What you are asked to do
Give every line of the material again, exactly as written.

--- START Supplied material ---

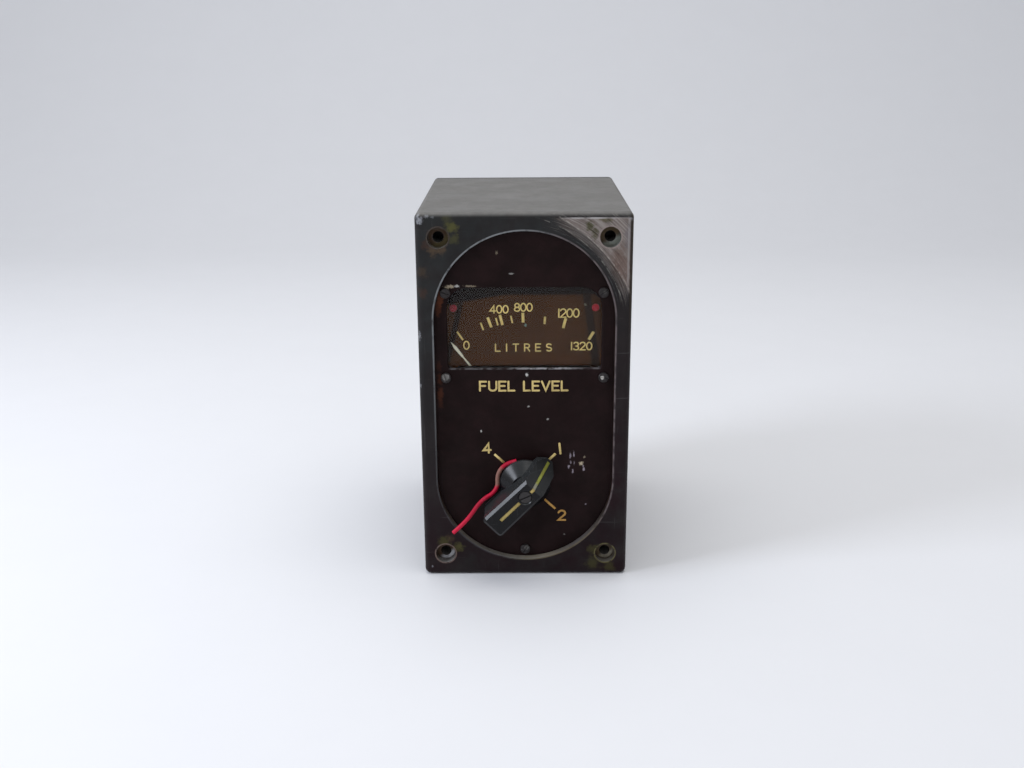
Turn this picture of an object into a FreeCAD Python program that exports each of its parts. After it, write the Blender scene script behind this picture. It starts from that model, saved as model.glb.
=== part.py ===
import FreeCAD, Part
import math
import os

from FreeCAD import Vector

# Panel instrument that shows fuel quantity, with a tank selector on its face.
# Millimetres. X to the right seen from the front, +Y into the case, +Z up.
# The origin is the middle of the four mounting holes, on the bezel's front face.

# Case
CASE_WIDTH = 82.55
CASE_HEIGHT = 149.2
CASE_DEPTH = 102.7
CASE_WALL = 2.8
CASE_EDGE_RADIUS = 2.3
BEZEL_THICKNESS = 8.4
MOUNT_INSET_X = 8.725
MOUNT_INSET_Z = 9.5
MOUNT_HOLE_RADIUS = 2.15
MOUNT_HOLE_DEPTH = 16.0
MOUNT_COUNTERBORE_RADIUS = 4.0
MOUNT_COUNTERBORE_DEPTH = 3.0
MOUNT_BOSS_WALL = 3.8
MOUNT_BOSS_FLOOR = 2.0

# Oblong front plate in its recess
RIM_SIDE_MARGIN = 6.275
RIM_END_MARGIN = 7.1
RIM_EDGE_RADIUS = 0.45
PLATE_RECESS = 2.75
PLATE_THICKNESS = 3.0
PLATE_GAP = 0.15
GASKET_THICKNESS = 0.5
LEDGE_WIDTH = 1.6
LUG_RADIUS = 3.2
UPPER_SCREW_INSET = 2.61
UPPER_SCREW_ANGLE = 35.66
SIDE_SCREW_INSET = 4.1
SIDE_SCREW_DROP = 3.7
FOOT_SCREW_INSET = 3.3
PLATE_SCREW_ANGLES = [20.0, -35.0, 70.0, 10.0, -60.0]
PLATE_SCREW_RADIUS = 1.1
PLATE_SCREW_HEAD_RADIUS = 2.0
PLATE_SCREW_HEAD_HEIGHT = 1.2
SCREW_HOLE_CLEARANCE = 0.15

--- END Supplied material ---

Expected output
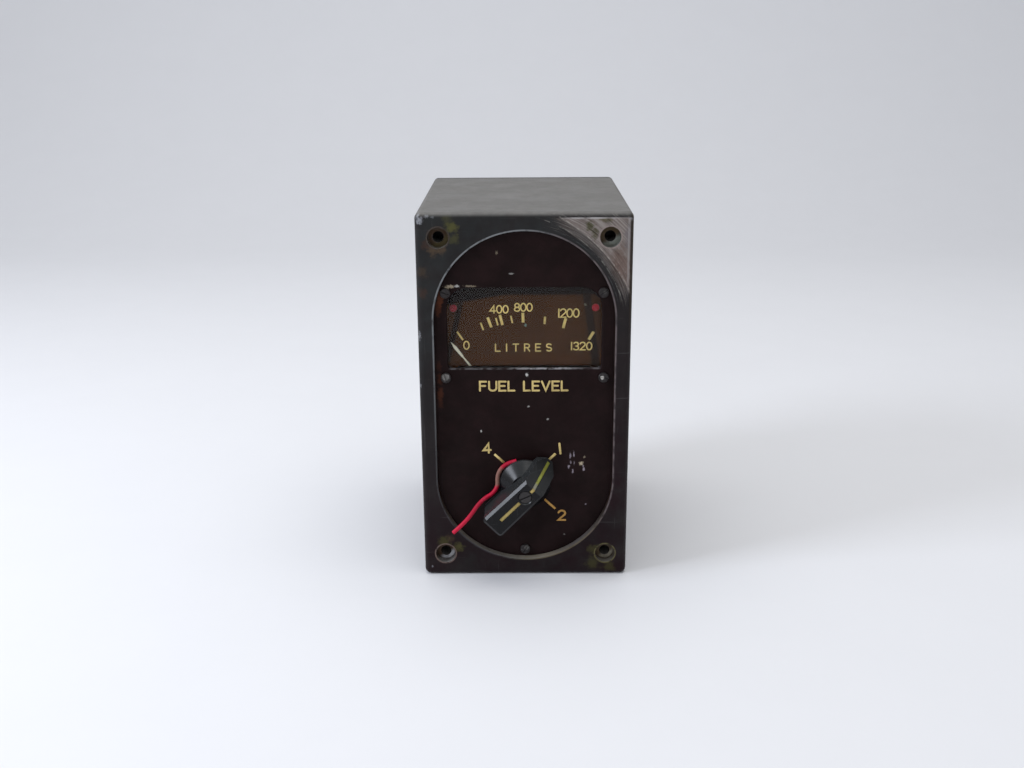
Turn this picture of an object into a FreeCAD Python program that exports each of its parts. After it, write the Blender scene script behind this picture. It starts from that model, saved as model.glb.
=== part.py ===
import FreeCAD, Part
import math
import os

from FreeCAD import Vector

# Panel instrument that shows fuel quantity, with a tank selector on its face.
# Millimetres. X to the right seen from the front, +Y into the case, +Z up.
# The origin is the middle of the four mounting holes, on the bezel's front face.

# Case
CASE_WIDTH = 82.55
CASE_HEIGHT = 149.2
CASE_DEPTH = 102.7
CASE_WALL = 2.8
CASE_EDGE_RADIUS = 2.3
BEZEL_THICKNESS = 8.4
MOUNT_INSET_X = 8.725
MOUNT_INSET_Z = 9.5
MOUNT_HOLE_RADIUS = 2.15
MOUNT_HOLE_DEPTH = 16.0
MOUNT_COUNTERBORE_RADIUS = 4.0
MOUNT_COUNTERBORE_DEPTH = 3.0
MOUNT_BOSS_WALL = 3.8
MOUNT_BOSS_FLOOR = 2.0

# Oblong front plate in its recess
RIM_SIDE_MARGIN = 6.275
RIM_END_MARGIN = 7.1
RIM_EDGE_RADIUS = 0.45
PLATE_RECESS = 2.75
PLATE_THICKNESS = 3.0
PLATE_GAP = 0.15
GASKET_THICKNESS = 0.5
LEDGE_WIDTH = 1.6
LUG_RADIUS = 3.2
UPPER_SCREW_INSET = 2.61
UPPER_SCREW_ANGLE = 35.66
SIDE_SCREW_INSET = 4.1
SIDE_SCREW_DROP = 3.7
FOOT_SCREW_INSET = 3.3
PLATE_SCREW_ANGLES = [20.0, -35.0, 70.0, 10.0, -60.0]
PLATE_SCREW_RADIUS = 1.1
PLATE_SCREW_HEAD_RADIUS = 2.0
PLATE_SCREW_HEAD_HEIGHT = 1.2
SCREW_HOLE_CLEARANCE = 0.15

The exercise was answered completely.